There’s a myth out there that immigration is complex—even controversial.  But the truth is that the issue of immigration may be the simplest and clearest thing that binds us all together.  With the exception of our Native American brothers and sisters who were here long before any of us came and who didn’t have the luxury of asking people for their papers when their land was taken over, we are all immigrants or descended from immigrants—willing and unwilling, transported on slave ships or shipped in labor, escaping famine and war or economic devastation, seeking a better life for ourselves and for our children.
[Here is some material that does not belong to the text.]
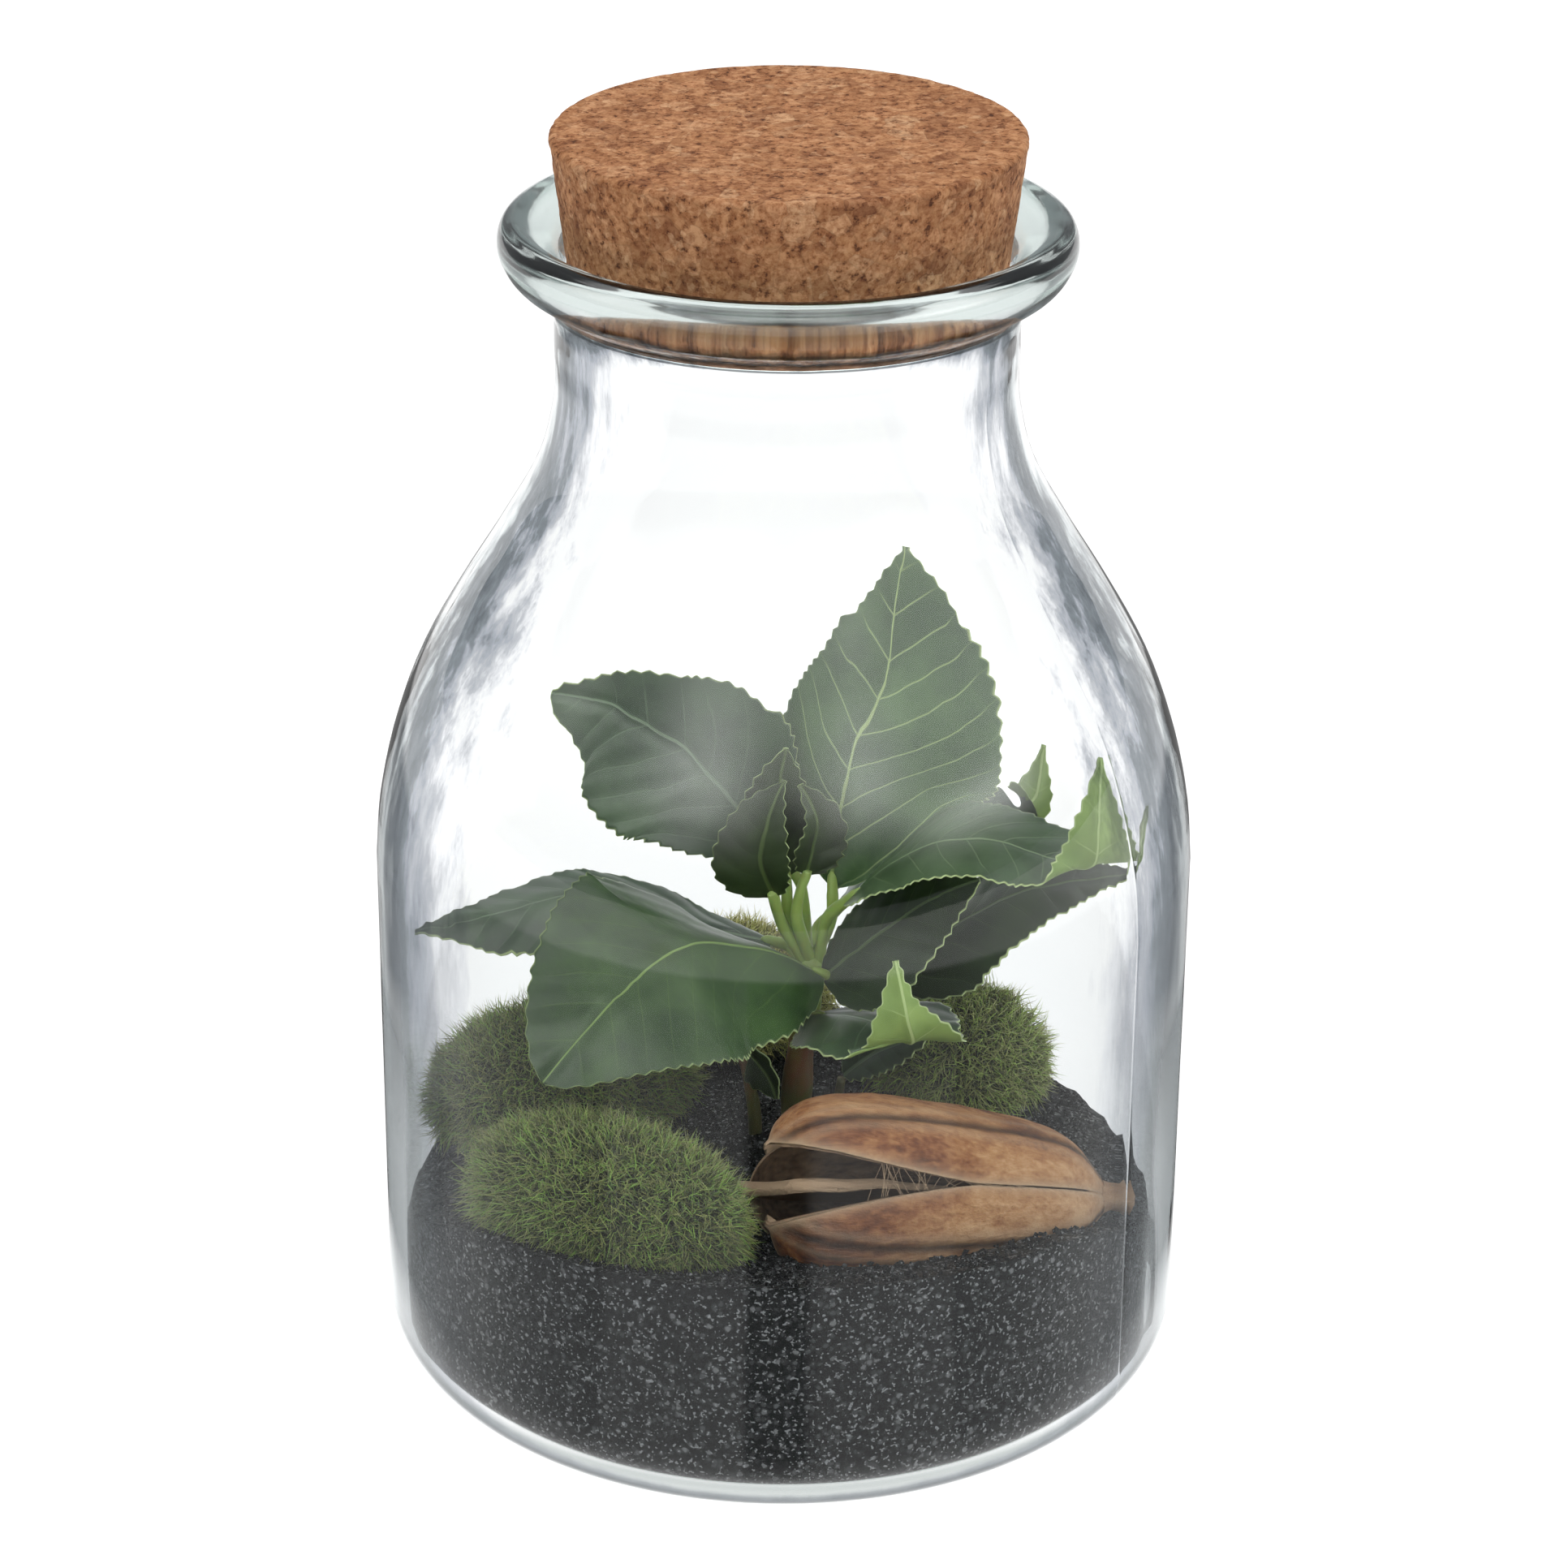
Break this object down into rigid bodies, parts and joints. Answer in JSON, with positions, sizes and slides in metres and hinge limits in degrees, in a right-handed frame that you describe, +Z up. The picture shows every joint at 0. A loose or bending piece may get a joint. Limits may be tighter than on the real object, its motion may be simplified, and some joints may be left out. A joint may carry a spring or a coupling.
{
  "type": "glass plant terrarium",
  "caption": "Corked clear glass jar with a flared rim, planted inside with a toothed-leaf plant in dark grit, moss-covered stones and a dried three-valved seed pod.",
  "frame": {"origin": "centre of the jar's flat underside, on the surface it stands on", "axes": "+Z up along the jar's axis, -Y towards the front, +X to the right as seen from the front"},
  "size_m": [0.14, 0.14, 0.2206],
  "materials": {
    "clear_glass": "clear soda-lime bottle glass with a faint green-blue cast, slightly wavy inside",
    "pressed_cork": "agglomerated cork granules, matt, sanded",
    "dark_grit": "near-black coarse sand with pale sparkling grains",
    "green_moss": "dense short moss fibres, olive to yellow-green tips",
    "dry_pod": "dry papery husk, tan with brown blotches and a dark groove on each valve",
    "green_stem": "smooth fresh green stem, olive to red-brown low down",
    "green_leaf": "satin dark green leaf with pale yellow-green veins and toothed margin, light green underside"
  },
  "bodies": {
    "root": {"glass_jar": "clear_glass", "cork_stopper": "pressed_cork", "sand_bed": "dark_grit", "moss_stone_front_left": "green_moss", "moss_stone_back_left": "green_moss", "moss_stone_back_right": "green_moss", "moss_stone_back_centre": "green_moss", "seed_pod": "dry_pod", "plant_stem": "green_stem", "side_shoot_left": "green_stem", "side_shoot_right": "green_stem", "leaf_tall_right": "green_leaf", "leaf_upper_left": "green_leaf", "leaf_young_front": "green_leaf", "leaf_young_right": "green_leaf", "leaf_young_back": "green_leaf", "leaf_right_arched": "green_leaf", "leaf_right_lower": "green_leaf", "leaf_right_back": "green_leaf", "leaf_left_front": "green_leaf", "leaf_left_back": "green_leaf", "leaf_front_curled": "green_leaf", "leaf_small_hanging": "green_leaf", "leaf_right_under": "green_leaf", "leaf_right_inner": "green_leaf"}
  },
  "joints": []
}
The truth is that most of us are just a very few generations away from our own immigrant pasts.  We know or have heard about our ancestors being transported in chains to do the hard work that America needed done.  We know or have heard what it was to come to a new country in search of a better life, to be scapegoated, to not speak the language, to work every day to eke out a living.  We know or have heard stories of what it means to take incredible risks to go to a place that promises justice, opportunity or simply--just peace.

Most of us also understand that racism and discrimination and xenophobia are not distant but close.  That America has a complicated history with race.  That the civil rights movement did not end when blacks got the right to vote or when a black man became our President.  That we walk every day on land that was appropriated from Native Americans.  That workers have always been pitted against each other to try and preserve the power and wealth of those above them.  That exclusion from neighborhoods based on our color of skin; burning of crosses and bans on inter-marriage; and dictates on who we love or how we love stare us in the face even today.
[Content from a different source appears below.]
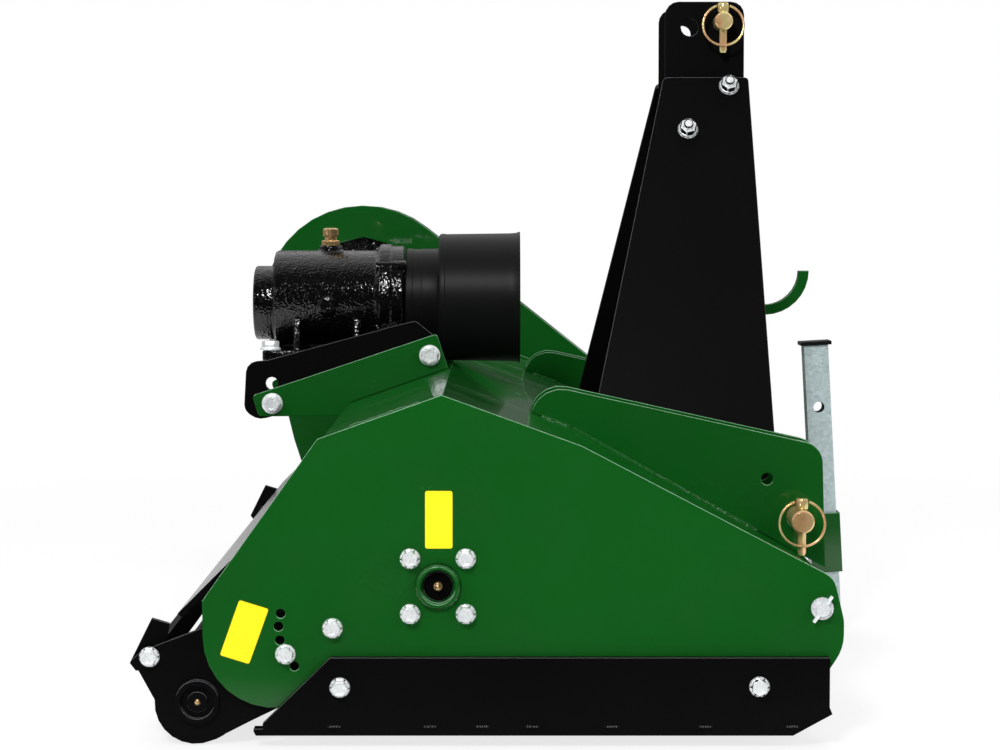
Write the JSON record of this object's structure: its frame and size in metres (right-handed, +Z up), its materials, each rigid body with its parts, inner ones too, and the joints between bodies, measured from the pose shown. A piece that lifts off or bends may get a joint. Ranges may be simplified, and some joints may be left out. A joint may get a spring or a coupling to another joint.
{
  "type": "tractor mulcher",
  "caption": "Three-point tractor mulcher with a belt-driven hammer rotor under a folded deck, rear roller, skids, hitch mast, gearbox and parking stand.",
  "frame": {"origin": "middle of the machine's box on the ground under the roller", "axes": "+X towards the tractor, +Y towards the belt side along the rotor, +Z up"},
  "size_m": [0.7102, 1.2498, 0.6932],
  "materials": {
    "green_paint": "gloss, with thin bright edges",
    "black_paint": "satin",
    "cast_case": "painted gloss black over a rough casting",
    "shield_plastic": "matte",
    "belt_rubber": "matte",
    "zinc": "bright zinc plate",
    "yellow_zinc": "yellow zinc plate",
    "steel": "bare, oiled",
    "brass": "satin"
  },
  "bodies": {
    "casing": {"left_side_plate": "green_paint", "belt_side_plate": "green_paint", "deck_sheet": "green_paint", "left_bearing_housing": "green_paint", "belt_side_bearing_housing": "green_paint", "left_outer_cheek": "green_paint", "left_inner_cheek": "green_paint", "belt_side_outer_cheek": "green_paint", "belt_side_inner_cheek": "green_paint", "shaft_hook": "green_paint", "left_saddle": "green_paint", "belt_side_saddle": "green_paint", "belt_guard_back": "green_paint", "belt_guard_cover": "green_paint", "stand_sleeve": "green_paint", "left_skid": "black_paint", "belt_side_skid": "black_paint", "left_mast_leg": "black_paint", "belt_side_mast_leg": "black_paint", "left_head_plate": "black_paint", "belt_side_head_plate": "black_paint", "gearbox_cradle": "black_paint", "gearbox_case": "cast_case", "pto_shield": "shield_plastic", "drive_belt_1": "belt_rubber", "drive_belt_2": "belt_rubber", "flap_rod": "zinc", "left_hitch_pin": "yellow_zinc", "belt_side_hitch_pin": "yellow_zinc", "top_link_pin": "yellow_zinc", "left_clip_pin": "yellow_zinc", "belt_side_clip_pin": "yellow_zinc", "top_clip_pin": "yellow_zinc", "filler_plug": "brass"},
    "input_shaft_body": {"input_shaft": "steel"},
    "cross_shaft_body": {"cross_shaft": "steel", "drive_pulley": "cast_case"},
    "rotor_body": {"rotor": "steel", "rotor_pulley": "cast_case"},
    "flail_1_body": {"flail_1": "steel"},
    "flail_2_body": {"flail_2": "steel"},
    "flail_3_body": {"flail_3": "steel"},
    "flail_4_body": {"flail_4": "steel"},
    "flail_5_body": {"flail_5": "steel"},
    "flail_6_body": {"flail_6": "steel"},
    "flail_7_body": {"flail_7": "steel"},
    "flail_8_body": {"flail_8": "steel"},
    "roller_frame": {"left_roller_arm": "black_paint", "belt_side_roller_arm": "black_paint", "scraper_bar": "black_paint"},
    "roller_body": {"roller": "black_paint"},
    "rear_guard_body": {"rear_guard": "black_paint"},
    "front_flap_1_body": {"front_flap_1": "black_paint"},
    "front_flap_2_body": {"front_flap_2": "black_paint"},
    "front_flap_3_body": {"front_flap_3": "black_paint"},
    "stand": {"stand_leg": "zinc", "leg_cap": "shield_plastic"},
    "left_clip_ring_body": {"left_clip_ring": "yellow_zinc"},
    "belt_side_clip_ring_body": {"belt_side_clip_ring": "yellow_zinc"},
    "top_clip_ring_body": {"top_clip_ring": "yellow_zinc"}
  },
  "joints": [
    {"name": "input_spin", "type": "hinge", "parent": "casing", "child": "input_shaft_body", "pos_m": [-0.08191, -0.03385, 0.3772], "axis": [1, 0, 0], "continuous": true},
    {"name": "cross_spin", "type": "hinge", "parent": "casing", "child": "cross_shaft_body", "pos_m": [-0.20691, -0.03385, 0.3772], "axis": [0, 1, 0], "continuous": true},
    {"name": "rotor_spin", "type": "hinge", "parent": "casing", "child": "rotor_body", "pos_m": [-0.08191, -0.03385, 0.1422], "axis": [0, 1, 0], "continuous": true},
    {"name": "flail_1_swing", "type": "hinge", "parent": "rotor_body", "child": "flail_1_body", "pos_m": [-0.03665, -0.53173, 0.18746], "axis": [0, -1, 0], "range_deg": [0, 270]},
    {"name": "flail_2_swing", "type": "hinge", "parent": "rotor_body", "child": "flail_2_body", "pos_m": [-0.03665, -0.38948, 0.09695], "axis": [0, -1, 0], "range_deg": [-90, 180]},
    {"name": "flail_3_swing", "type": "hinge", "parent": "rotor_body", "child": "flail_3_body", "pos_m": [-0.12716, -0.24723, 0.09695], "axis": [0, -1, 0], "range_deg": [-180, 90]},
    {"name": "flail_4_swing", "type": "hinge", "parent": "rotor_body", "child": "flail_4_body", "pos_m": [-0.12716, -0.10497, 0.18746], "axis": [0, -1, 0], "range_deg": [-270, 0]},
    {"name": "flail_5_swing", "type": "hinge", "parent": "rotor_body", "child": "flail_5_body", "pos_m": [-0.03665, 0.03728, 0.18746], "axis": [0, -1, 0], "range_deg": [0, 270]},
    {"name": "flail_6_swing", "type": "hinge", "parent": "rotor_body", "child": "flail_6_body", "pos_m": [-0.03665, 0.17952, 0.09695], "axis": [0, -1, 0], "range_deg": [-90, 180]},
    {"name": "flail_7_swing", "type": "hinge", "parent": "rotor_body", "child": "flail_7_body", "pos_m": [-0.12716, 0.32177, 0.09695], "axis": [0, -1, 0], "range_deg": [-180, 90]},
    {"name": "flail_8_swing", "type": "hinge", "parent": "rotor_body", "child": "flail_8_body", "pos_m": [-0.12716, 0.46403, 0.18746], "axis": [0, -1, 0], "range_deg": [-270, 0]},
    {"name": "height_swing", "type": "hinge", "parent": "casing", "child": "roller_frame", "pos_m": [-0.17471, -0.03385, 0.105], "axis": [0, 1, 0], "range_deg": [-16, 45]},
    {"name": "roller_spin", "type": "hinge", "parent": "roller_frame", "child": "roller_body", "pos_m": [-0.29441, -0.03385, 0.039], "axis": [0, 1, 0], "continuous": true},
    {"name": "rear_guard_swing", "type": "hinge", "parent": "casing", "child": "rear_guard_body", "pos_m": [-0.21111, -0.03385, 0.2139], "axis": [0, 1, 0], "range_deg": [-24, 67.5]},
    {"name": "front_flap_1_swing", "type": "hinge", "parent": "casing", "child": "front_flap_1_body", "pos_m": [0.25569, -0.03385, 0.1228], "axis": [0, 1, 0], "range_deg": [-20, 75]},
    {"name": "front_flap_2_swing", "type": "hinge", "parent": "casing", "child": "front_flap_2_body", "pos_m": [0.25569, -0.03385, 0.1228], "axis": [0, 1, 0], "range_deg": [-20, 75]},
    {"name": "front_flap_3_swing", "type": "hinge", "parent": "casing", "child": "front_flap_3_body", "pos_m": [0.25569, -0.03385, 0.1228], "axis": [0, 1, 0], "range_deg": [-20, 75]},
    {"name": "stand_slide", "type": "slide", "parent": "casing", "child": "stand", "axis": [0.0558, 0, -0.9984], "range_m": [0, 0.15]},
    {"name": "left_clip_ring_swing", "type": "hinge", "parent": "casing", "child": "left_clip_ring_body", "pos_m": [0.25889, -0.42385, 0.1958], "axis": [-1, 0, 0], "range_deg": [0, 150]},
    {"name": "belt_side_clip_ring_swing", "type": "hinge", "parent": "casing", "child": "belt_side_clip_ring_body", "pos_m": [0.25889, 0.35615, 0.1958], "axis": [1, 0, 0], "range_deg": [0, 150]},
    {"name": "top_clip_ring_swing", "type": "hinge", "parent": "casing", "child": "top_clip_ring_body", "pos_m": [0.20859, -0.10785, 0.6875], "axis": [-1, 0, 0], "range_deg": [0, 150]}
  ],
  "couplings": [
    {"joint": "cross_spin", "follows": "input_spin", "ratio": 3},
    {"joint": "rotor_spin", "follows": "input_spin", "ratio": 4},
    {"joint": "rear_guard_swing", "follows": "height_swing", "ratio": 1.5}
  ]
}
When Dr. King famously said that “Morality cannot be legislated but behavior can be regulated,” he was talking about how law can help “restrain the heartless.”  I know he would be deeply disappointed to know that we are fighting today not to repeal laws from before that are heartless but instead that anti-immigrants and nativists around the country are using the law in places like Arizona, Alabama and Georgia to legislate heartlessness.  Even as key provisions of Georgia’s anti-immigrant legislation were struck down by a federal judge, the reality is that the remaining parts of the law still allow wide latitude for racial profiling.  Equally damaging, the continuing raging, often racist, conversation pushes all immigrants—legal and undocumented—to one side in a false “us versus them” debate and creates a divided and hate-filled community.

Our delegation to Georgia is about reminding people that America is better than this.  I know that hundreds of thousands of women and men around the country would understand the despair of sending our children to school in the morning and not knowing if we would see them again in the evening—this is indeed the way that 12 million people in the country live today.  I know that women everywhere who have felt the deep sting of discrimination simply for being female can understand what it feels like to be singled out for who you are.  And I know that people everywhere who are proud of America want to stay proud of America.

Last week, when Troy Davis was executed, my 14-year old son posted on his Facebook page this sentence:  “Sometimes I just lose faith in the U.S.”  My heart broke because I knew what he was talking about.  And at the same time, my heart sang because it is the ability to be disappointed that allows us to reach higher.  If history tells us anything, it is that the unwavering ability to dream and to fight for what is better is the nature of human resilience.

Speaking out and fighting together for what is right makes us human again.

I’m going to Georgia to stand up for America and our children’s future.